Task instructions: Among the records that follow, set down only the lines from the one containing "Continue the three.js" to the one containing "broochGroup.add(meshOf(plume(), 'plume', FEATHER()));", both included, exactly.

— start —

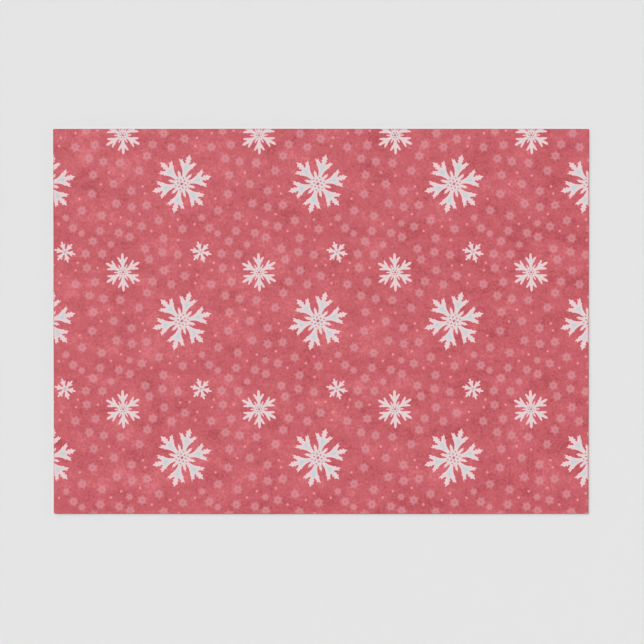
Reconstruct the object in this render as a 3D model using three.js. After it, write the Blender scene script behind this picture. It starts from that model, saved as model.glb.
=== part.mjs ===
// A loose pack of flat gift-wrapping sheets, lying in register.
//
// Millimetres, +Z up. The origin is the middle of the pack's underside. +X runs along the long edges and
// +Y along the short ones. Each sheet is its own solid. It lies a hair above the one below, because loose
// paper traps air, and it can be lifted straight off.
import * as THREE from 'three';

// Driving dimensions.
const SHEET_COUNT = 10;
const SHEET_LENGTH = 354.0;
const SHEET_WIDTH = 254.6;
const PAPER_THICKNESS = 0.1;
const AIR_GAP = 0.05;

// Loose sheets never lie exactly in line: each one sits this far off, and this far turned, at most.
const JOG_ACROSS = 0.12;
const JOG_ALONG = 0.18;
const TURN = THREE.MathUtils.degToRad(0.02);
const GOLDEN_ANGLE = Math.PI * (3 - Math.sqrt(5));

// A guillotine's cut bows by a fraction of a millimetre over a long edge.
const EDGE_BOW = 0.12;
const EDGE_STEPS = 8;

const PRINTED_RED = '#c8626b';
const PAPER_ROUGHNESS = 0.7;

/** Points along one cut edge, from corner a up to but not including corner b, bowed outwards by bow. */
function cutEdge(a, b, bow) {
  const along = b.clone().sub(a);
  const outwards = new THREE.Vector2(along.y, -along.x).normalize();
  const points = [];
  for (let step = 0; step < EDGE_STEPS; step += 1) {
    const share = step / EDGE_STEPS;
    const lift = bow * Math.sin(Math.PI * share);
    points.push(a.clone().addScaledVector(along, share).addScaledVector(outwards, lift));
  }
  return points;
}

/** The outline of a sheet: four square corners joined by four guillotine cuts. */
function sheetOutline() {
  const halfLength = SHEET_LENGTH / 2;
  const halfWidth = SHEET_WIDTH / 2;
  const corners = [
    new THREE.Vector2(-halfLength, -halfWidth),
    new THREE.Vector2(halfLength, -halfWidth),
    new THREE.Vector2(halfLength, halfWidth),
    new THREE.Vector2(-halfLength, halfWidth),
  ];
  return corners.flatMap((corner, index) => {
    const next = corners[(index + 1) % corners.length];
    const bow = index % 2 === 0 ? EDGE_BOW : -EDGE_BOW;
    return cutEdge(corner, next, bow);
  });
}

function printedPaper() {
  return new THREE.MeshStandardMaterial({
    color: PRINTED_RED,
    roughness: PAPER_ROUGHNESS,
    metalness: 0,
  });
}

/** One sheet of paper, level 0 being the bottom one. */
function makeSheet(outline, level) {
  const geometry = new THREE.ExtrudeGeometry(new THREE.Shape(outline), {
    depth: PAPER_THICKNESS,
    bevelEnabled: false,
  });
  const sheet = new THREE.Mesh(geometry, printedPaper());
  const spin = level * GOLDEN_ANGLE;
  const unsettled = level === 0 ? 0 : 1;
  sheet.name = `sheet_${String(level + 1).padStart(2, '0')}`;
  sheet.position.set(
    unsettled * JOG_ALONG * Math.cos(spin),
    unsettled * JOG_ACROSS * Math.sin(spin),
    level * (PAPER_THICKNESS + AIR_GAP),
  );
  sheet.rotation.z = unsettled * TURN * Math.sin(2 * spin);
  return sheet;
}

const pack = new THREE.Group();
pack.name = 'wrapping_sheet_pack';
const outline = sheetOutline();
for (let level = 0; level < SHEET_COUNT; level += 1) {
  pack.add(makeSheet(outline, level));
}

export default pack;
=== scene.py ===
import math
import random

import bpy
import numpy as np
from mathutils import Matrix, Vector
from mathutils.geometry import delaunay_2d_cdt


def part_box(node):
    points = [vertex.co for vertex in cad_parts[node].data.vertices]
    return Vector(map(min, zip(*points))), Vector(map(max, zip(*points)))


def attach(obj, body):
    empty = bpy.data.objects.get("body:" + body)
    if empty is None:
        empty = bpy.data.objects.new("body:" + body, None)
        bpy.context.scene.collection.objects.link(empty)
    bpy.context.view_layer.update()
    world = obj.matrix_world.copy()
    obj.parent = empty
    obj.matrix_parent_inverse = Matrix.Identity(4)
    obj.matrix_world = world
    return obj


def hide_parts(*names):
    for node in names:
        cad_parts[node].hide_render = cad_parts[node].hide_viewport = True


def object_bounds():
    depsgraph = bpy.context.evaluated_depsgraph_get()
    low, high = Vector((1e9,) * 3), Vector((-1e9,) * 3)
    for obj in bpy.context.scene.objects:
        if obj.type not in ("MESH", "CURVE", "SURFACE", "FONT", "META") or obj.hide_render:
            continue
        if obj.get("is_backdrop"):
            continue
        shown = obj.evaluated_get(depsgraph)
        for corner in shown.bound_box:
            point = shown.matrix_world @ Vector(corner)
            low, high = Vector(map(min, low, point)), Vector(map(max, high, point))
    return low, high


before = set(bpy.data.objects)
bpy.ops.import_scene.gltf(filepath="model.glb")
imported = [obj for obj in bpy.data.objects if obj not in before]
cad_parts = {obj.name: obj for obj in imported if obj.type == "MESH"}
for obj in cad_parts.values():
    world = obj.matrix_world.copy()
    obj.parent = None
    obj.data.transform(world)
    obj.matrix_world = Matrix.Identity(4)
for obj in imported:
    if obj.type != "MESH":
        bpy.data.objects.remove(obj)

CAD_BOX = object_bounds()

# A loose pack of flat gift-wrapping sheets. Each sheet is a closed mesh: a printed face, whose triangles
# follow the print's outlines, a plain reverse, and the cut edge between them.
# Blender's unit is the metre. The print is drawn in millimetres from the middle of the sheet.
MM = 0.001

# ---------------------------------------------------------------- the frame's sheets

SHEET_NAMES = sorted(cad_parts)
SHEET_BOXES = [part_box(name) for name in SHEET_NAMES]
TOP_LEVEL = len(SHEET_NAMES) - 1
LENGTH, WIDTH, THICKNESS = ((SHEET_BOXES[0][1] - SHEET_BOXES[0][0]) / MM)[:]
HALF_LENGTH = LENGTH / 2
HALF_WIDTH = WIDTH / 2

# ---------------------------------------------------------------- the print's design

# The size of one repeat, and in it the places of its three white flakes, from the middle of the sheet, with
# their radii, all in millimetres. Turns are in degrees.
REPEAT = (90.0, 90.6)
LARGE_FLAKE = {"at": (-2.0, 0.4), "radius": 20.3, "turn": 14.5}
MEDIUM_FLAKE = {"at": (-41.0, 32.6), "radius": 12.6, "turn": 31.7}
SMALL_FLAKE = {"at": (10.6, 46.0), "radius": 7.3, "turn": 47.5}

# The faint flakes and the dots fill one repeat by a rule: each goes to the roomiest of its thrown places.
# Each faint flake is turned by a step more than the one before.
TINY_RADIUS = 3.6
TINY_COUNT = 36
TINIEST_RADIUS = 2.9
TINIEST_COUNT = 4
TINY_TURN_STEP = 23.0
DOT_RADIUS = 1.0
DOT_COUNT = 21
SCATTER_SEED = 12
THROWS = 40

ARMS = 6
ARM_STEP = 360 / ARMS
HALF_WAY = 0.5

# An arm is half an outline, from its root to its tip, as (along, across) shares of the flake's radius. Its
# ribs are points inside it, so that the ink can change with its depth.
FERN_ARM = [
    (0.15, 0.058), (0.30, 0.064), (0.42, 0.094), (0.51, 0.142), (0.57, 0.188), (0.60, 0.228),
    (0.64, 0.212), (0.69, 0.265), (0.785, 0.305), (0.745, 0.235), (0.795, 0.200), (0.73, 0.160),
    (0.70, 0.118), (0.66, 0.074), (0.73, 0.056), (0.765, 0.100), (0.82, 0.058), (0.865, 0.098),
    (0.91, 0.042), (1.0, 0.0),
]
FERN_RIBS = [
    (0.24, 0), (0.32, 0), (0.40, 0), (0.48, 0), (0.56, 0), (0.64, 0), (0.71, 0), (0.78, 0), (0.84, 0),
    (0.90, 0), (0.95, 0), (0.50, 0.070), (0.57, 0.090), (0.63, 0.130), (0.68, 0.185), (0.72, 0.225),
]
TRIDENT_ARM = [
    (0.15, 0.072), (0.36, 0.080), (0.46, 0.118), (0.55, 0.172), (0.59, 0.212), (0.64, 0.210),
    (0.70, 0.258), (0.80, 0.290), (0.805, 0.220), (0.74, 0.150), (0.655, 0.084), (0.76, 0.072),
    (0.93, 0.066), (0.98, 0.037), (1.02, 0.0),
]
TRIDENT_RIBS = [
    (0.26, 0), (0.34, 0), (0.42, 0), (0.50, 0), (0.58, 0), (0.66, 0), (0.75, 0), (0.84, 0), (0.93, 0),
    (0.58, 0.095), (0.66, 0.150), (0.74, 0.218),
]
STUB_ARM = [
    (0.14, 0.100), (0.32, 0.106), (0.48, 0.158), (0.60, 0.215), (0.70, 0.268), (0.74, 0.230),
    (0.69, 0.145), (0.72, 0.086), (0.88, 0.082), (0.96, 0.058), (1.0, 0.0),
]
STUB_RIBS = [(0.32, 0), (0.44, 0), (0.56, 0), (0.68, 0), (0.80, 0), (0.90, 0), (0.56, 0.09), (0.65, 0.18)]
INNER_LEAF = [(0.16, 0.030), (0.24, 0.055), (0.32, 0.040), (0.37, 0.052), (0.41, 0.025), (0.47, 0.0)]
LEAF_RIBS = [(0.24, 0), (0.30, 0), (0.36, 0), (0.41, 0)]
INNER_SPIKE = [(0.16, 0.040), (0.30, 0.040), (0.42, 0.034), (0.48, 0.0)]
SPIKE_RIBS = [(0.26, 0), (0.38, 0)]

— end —
— start —

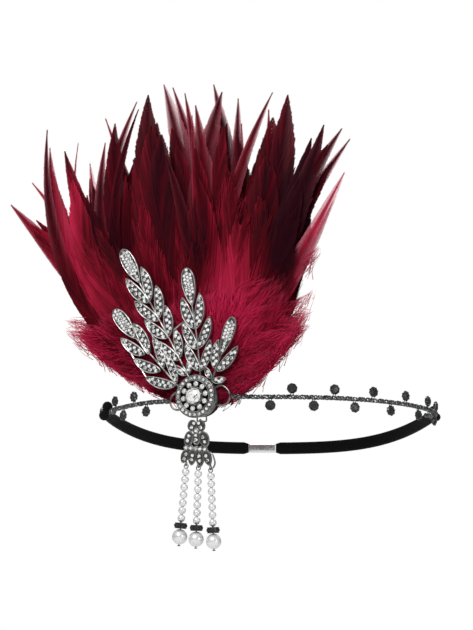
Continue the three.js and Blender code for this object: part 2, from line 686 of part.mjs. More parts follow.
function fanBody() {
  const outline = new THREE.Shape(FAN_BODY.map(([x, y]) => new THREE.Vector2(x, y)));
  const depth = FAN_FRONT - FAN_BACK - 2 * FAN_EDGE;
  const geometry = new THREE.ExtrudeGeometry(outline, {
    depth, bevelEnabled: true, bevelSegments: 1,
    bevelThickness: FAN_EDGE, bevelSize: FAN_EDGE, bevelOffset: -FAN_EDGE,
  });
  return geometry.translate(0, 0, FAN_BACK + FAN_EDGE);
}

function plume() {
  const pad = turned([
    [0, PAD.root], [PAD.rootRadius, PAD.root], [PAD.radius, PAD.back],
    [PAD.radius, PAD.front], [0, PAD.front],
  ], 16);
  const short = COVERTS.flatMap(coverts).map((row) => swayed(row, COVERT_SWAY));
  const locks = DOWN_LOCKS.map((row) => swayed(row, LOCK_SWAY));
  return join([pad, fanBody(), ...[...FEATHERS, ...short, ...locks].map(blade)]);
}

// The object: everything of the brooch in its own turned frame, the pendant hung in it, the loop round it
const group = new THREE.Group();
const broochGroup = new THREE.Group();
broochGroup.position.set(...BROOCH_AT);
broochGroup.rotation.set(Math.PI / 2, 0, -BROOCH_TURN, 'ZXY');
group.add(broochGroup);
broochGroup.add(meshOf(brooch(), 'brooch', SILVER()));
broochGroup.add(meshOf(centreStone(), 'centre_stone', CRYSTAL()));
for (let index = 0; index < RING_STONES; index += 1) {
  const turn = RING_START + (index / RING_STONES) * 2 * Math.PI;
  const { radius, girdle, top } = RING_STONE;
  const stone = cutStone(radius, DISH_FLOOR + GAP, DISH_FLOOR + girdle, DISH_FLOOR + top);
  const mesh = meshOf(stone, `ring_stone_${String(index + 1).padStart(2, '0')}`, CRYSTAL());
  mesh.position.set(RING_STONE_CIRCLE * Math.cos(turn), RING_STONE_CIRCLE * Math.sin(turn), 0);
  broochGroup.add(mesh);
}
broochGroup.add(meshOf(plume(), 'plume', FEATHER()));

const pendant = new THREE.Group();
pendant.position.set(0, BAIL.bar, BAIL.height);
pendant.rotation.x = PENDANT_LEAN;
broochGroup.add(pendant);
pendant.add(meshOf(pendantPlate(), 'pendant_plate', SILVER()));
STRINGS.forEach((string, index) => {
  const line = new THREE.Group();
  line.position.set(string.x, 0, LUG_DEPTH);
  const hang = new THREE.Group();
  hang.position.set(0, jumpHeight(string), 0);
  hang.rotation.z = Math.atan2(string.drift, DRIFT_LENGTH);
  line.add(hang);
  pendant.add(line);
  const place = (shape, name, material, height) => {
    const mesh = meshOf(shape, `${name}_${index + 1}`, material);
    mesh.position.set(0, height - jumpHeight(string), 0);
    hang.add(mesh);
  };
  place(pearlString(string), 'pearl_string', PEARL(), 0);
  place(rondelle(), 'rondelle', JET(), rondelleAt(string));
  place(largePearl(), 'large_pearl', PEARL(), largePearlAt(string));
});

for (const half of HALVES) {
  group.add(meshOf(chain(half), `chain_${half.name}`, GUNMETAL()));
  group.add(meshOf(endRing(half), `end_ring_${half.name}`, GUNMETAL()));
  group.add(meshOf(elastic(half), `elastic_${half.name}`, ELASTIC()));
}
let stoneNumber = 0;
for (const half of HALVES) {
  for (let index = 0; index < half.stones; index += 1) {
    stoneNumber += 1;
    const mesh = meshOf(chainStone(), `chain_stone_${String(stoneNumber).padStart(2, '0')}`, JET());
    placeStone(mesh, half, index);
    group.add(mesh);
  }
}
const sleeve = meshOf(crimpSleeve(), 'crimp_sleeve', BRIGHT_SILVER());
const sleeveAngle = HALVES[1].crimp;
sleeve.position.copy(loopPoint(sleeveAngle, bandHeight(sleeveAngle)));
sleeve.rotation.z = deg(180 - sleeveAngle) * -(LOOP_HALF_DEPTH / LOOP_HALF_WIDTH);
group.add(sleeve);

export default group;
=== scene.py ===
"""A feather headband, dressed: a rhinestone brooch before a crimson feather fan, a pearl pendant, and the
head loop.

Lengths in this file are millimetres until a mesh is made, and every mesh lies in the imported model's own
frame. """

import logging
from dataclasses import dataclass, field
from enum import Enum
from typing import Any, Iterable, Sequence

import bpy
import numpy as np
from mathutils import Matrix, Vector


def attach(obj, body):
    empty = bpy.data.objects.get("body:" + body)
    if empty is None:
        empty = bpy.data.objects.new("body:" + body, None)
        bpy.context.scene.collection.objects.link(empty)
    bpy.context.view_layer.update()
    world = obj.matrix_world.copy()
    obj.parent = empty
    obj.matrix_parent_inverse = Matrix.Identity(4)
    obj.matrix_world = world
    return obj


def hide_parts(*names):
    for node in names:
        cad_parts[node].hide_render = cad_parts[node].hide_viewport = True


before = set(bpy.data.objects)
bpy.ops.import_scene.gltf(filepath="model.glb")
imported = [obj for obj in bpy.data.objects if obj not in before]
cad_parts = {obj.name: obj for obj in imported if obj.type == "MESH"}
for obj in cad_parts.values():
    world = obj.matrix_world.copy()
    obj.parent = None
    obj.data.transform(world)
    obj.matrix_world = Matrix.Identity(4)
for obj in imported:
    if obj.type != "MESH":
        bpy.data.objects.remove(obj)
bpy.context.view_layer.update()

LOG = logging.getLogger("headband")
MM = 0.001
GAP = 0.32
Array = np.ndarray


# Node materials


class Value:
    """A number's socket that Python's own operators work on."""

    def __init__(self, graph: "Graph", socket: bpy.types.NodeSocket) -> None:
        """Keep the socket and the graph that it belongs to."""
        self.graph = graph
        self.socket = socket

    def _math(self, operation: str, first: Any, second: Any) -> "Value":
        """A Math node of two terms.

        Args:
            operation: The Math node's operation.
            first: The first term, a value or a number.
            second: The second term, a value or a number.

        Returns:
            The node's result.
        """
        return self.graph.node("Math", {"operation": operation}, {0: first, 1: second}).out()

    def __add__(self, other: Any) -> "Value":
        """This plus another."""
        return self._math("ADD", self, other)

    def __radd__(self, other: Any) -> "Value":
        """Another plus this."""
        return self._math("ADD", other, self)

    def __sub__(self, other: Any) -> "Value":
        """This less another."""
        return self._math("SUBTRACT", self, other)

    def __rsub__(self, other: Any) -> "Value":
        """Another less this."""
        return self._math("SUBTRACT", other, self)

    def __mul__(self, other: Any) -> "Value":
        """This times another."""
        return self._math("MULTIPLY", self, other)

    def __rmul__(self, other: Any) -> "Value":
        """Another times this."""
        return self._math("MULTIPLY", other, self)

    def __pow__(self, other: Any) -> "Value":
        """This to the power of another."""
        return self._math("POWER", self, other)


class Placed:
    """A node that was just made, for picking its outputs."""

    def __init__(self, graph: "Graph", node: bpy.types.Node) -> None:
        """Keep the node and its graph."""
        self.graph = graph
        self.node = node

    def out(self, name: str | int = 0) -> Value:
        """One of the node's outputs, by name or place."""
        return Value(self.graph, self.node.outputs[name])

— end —

Answer to this task:
Continue the three.js and Blender code for this object: part 2, from line 686 of part.mjs. More parts follow.
function fanBody() {
  const outline = new THREE.Shape(FAN_BODY.map(([x, y]) => new THREE.Vector2(x, y)));
  const depth = FAN_FRONT - FAN_BACK - 2 * FAN_EDGE;
  const geometry = new THREE.ExtrudeGeometry(outline, {
    depth, bevelEnabled: true, bevelSegments: 1,
    bevelThickness: FAN_EDGE, bevelSize: FAN_EDGE, bevelOffset: -FAN_EDGE,
  });
  return geometry.translate(0, 0, FAN_BACK + FAN_EDGE);
}

function plume() {
  const pad = turned([
    [0, PAD.root], [PAD.rootRadius, PAD.root], [PAD.radius, PAD.back],
    [PAD.radius, PAD.front], [0, PAD.front],
  ], 16);
  const short = COVERTS.flatMap(coverts).map((row) => swayed(row, COVERT_SWAY));
  const locks = DOWN_LOCKS.map((row) => swayed(row, LOCK_SWAY));
  return join([pad, fanBody(), ...[...FEATHERS, ...short, ...locks].map(blade)]);
}

// The object: everything of the brooch in its own turned frame, the pendant hung in it, the loop round it
const group = new THREE.Group();
const broochGroup = new THREE.Group();
broochGroup.position.set(...BROOCH_AT);
broochGroup.rotation.set(Math.PI / 2, 0, -BROOCH_TURN, 'ZXY');
group.add(broochGroup);
broochGroup.add(meshOf(brooch(), 'brooch', SILVER()));
broochGroup.add(meshOf(centreStone(), 'centre_stone', CRYSTAL()));
for (let index = 0; index < RING_STONES; index += 1) {
  const turn = RING_START + (index / RING_STONES) * 2 * Math.PI;
  const { radius, girdle, top } = RING_STONE;
  const stone = cutStone(radius, DISH_FLOOR + GAP, DISH_FLOOR + girdle, DISH_FLOOR + top);
  const mesh = meshOf(stone, `ring_stone_${String(index + 1).padStart(2, '0')}`, CRYSTAL());
  mesh.position.set(RING_STONE_CIRCLE * Math.cos(turn), RING_STONE_CIRCLE * Math.sin(turn), 0);
  broochGroup.add(mesh);
}
broochGroup.add(meshOf(plume(), 'plume', FEATHER()));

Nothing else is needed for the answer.